◆ Given data ◆
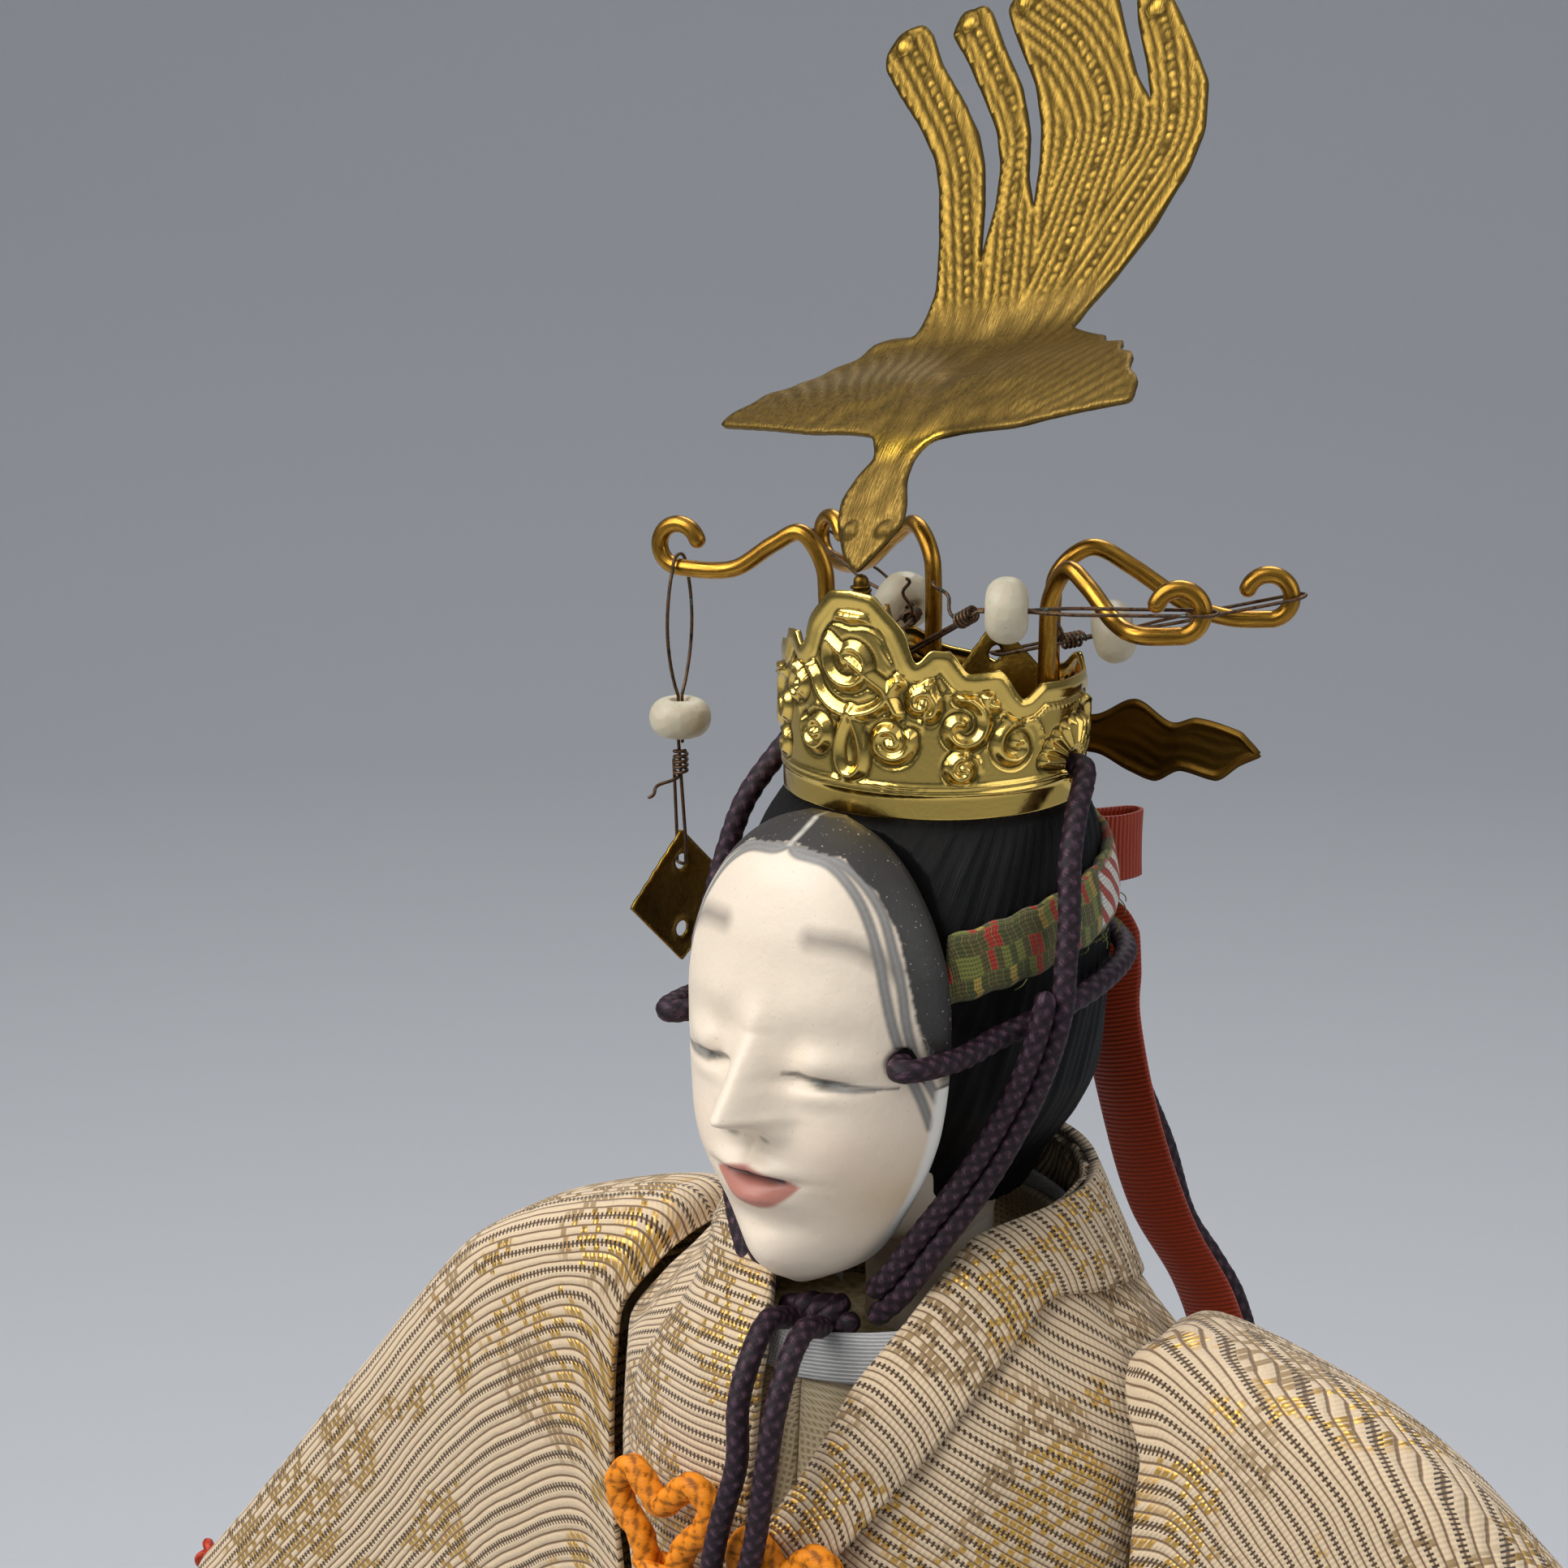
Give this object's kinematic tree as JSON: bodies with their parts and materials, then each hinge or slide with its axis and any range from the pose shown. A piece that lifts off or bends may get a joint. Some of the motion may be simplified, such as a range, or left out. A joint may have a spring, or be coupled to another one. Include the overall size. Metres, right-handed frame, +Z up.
{
  "type": "Noh dancer doll",
  "caption": "Standing costume doll of a masked Noh dancer with a pendant crown, a crowning phoenix, tied cords and a wide-sleeved gauze robe on a lacquered base.",
  "frame": {"origin": "centre of the base board's underside", "axes": "+Z up, the doll faces -Y, its left hand is towards +X"},
  "size_m": [0.2, 0.16, 0.414],
  "materials": {
    "black_lacquer": "black lacquer on wood",
    "white_cotton": "white cotton sock over a carved foot",
    "bare_wood": "unfinished dowel",
    "wrapped_straw": "bound straw wrapped in paper",
    "iron_wire": "annealed wire",
    "shell_white": "carved wood under polished shell white",
    "skirt_silk": "woven silk",
    "under_robe_silk": "woven silk",
    "collar_silk": "white woven silk",
    "sash_silk": "woven silk",
    "cream_gold_gauze": "ribbed gauze with gold thread",
    "red_cord": "braided cord",
    "orange_cord": "braided cord",
    "purple_cord": "braided silk cord",
    "black_hair_silk": "glued silk thread",
    "brocade": "gold brocade",
    "red_ribbon": "silk ribbon",
    "crown_brass": "bright stamped sheet",
    "dark_brass": "tarnished sheet",
    "wire_brass": "drawn wire",
    "oxidised_copper_wire": "oxidised wire",
    "frosted_glass": "frosted glass bead, opaque",
    "brass_plate": "stamped sheet",
    "phoenix_brass": "tarnished stamped sheet"
  },
  "bodies": {
    "doll": {"base_board": "black_lacquer", "leg_rod_left": "bare_wood", "leg_rod_right": "bare_wood", "tabi_foot_left": "white_cotton", "tabi_foot_right": "white_cotton", "body_core": "wrapped_straw", "arm_wire": "iron_wire", "arm_padding_left": "wrapped_straw", "arm_padding_right": "wrapped_straw", "hand_left": "shell_white", "hand_right": "shell_white", "skirt": "skirt_silk", "inner_robe": "under_robe_silk", "inner_collar": "collar_silk", "waist_sash": "sash_silk", "outer_robe": "cream_gold_gauze", "robe_collar": "cream_gold_gauze", "sleeve_left": "cream_gold_gauze", "sleeve_right": "cream_gold_gauze", "sleeve_knot_left": "red_cord", "sleeve_knot_right": "red_cord", "chest_knot_left": "orange_cord", "chest_knot_right": "orange_cord", "head": "shell_white", "hair": "black_hair_silk", "mask": "shell_white", "headband": "brocade", "ribbon_knot": "red_ribbon", "ribbon_loop": "red_ribbon", "ribbon_tail_left": "red_ribbon", "ribbon_tail_right": "red_ribbon", "mask_cord": "purple_cord", "back_knot": "purple_cord", "mask_tail_left": "purple_cord", "mask_tail_right": "purple_cord", "crown_cord_left": "purple_cord", "crown_cord_right": "purple_cord", "chin_knot": "purple_cord", "chin_tail_left": "purple_cord", "chin_tail_right": "purple_cord", "crown_band": "crown_brass", "crown_leaf": "dark_brass", "crown_arm_front_left": "wire_brass", "crown_arm_front_right": "wire_brass", "crown_arm_back_left": "wire_brass", "crown_arm_back_right": "wire_brass", "phoenix_stem": "dark_brass", "phoenix": "phoenix_brass"},
    "pendant_front_right": {"pendant_wire_front_right": "oxidised_copper_wire", "bead_front_right": "frosted_glass"},
    "hanging_plate_front_right": {"plate_front_right": "brass_plate"},
    "pendant_front_left": {"pendant_wire_front_left": "oxidised_copper_wire", "bead_front_left": "frosted_glass"},
    "hanging_plate_front_left": {"plate_front_left": "brass_plate"},
    "pendant_back_left": {"pendant_wire_back_left": "oxidised_copper_wire", "bead_back_left": "frosted_glass"},
    "hanging_plate_back_left": {"plate_back_left": "brass_plate"},
    "pendant_back_right": {"pendant_wire_back_right": "oxidised_copper_wire", "bead_back_right": "frosted_glass"},
    "hanging_plate_back_right": {"plate_back_right": "brass_plate"}
  },
  "joints": [
    {"name": "pendant_swing_front_right", "type": "hinge", "parent": "doll", "child": "pendant_front_right", "pos_m": [-0.0275, -0.0025, 0.3595], "axis": [-0.9903, -0.1392, 0], "range_deg": [-40, 40]},
    {"name": "plate_swing_front_right", "type": "hinge", "parent": "pendant_front_right", "child": "hanging_plate_front_right", "pos_m": [-0.0275, -0.0025, 0.3302], "axis": [0.9817, -0.1903, 0], "range_deg": [-35, 35]},
    {"name": "pendant_swing_front_left", "type": "hinge", "parent": "doll", "child": "pendant_front_left", "pos_m": [0.02905, -0.00201, 0.362], "axis": [-0.4777, 0.8785, 0], "range_deg": [0, 15]},
    {"name": "plate_swing_front_left", "type": "hinge", "parent": "pendant_front_left", "child": "hanging_plate_front_left", "pos_m": [0, -0.0072, 0.3548], "axis": [-0.3182, -0.948, 0], "range_deg": [-12, 12]},
    {"name": "pendant_swing_back_left", "type": "hinge", "parent": "doll", "child": "pendant_back_left", "pos_m": [0.02638, 0.01994, 0.3592], "axis": [-0.4475, 0.8943, 0], "range_deg": [0, 6]},
    {"name": "plate_swing_back_left", "type": "hinge", "parent": "pendant_back_left", "child": "hanging_plate_back_left", "pos_m": [0.006, 0.001, 0.3548], "axis": [0.9422, -0.335, 0], "range_deg": [-12, 12]},
    {"name": "pendant_swing_back_right", "type": "hinge", "parent": "doll", "child": "pendant_back_right", "pos_m": [-0.02638, 0.01994, 0.3592], "axis": [-0.4475, -0.8943, 0], "range_deg": [0, 6]},
    {"name": "plate_swing_back_right", "type": "hinge", "parent": "pendant_back_right", "child": "hanging_plate_back_right", "pos_m": [-0.006, 0.001, 0.3548], "axis": [0.9422, 0.335, 0], "range_deg": [-6, 12]}
  ]
}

◆ What needs to be done ◆
Check every line of the listing for the string "bodies" and report how many lines have it, as a number alone.

◆ Full output ◆
2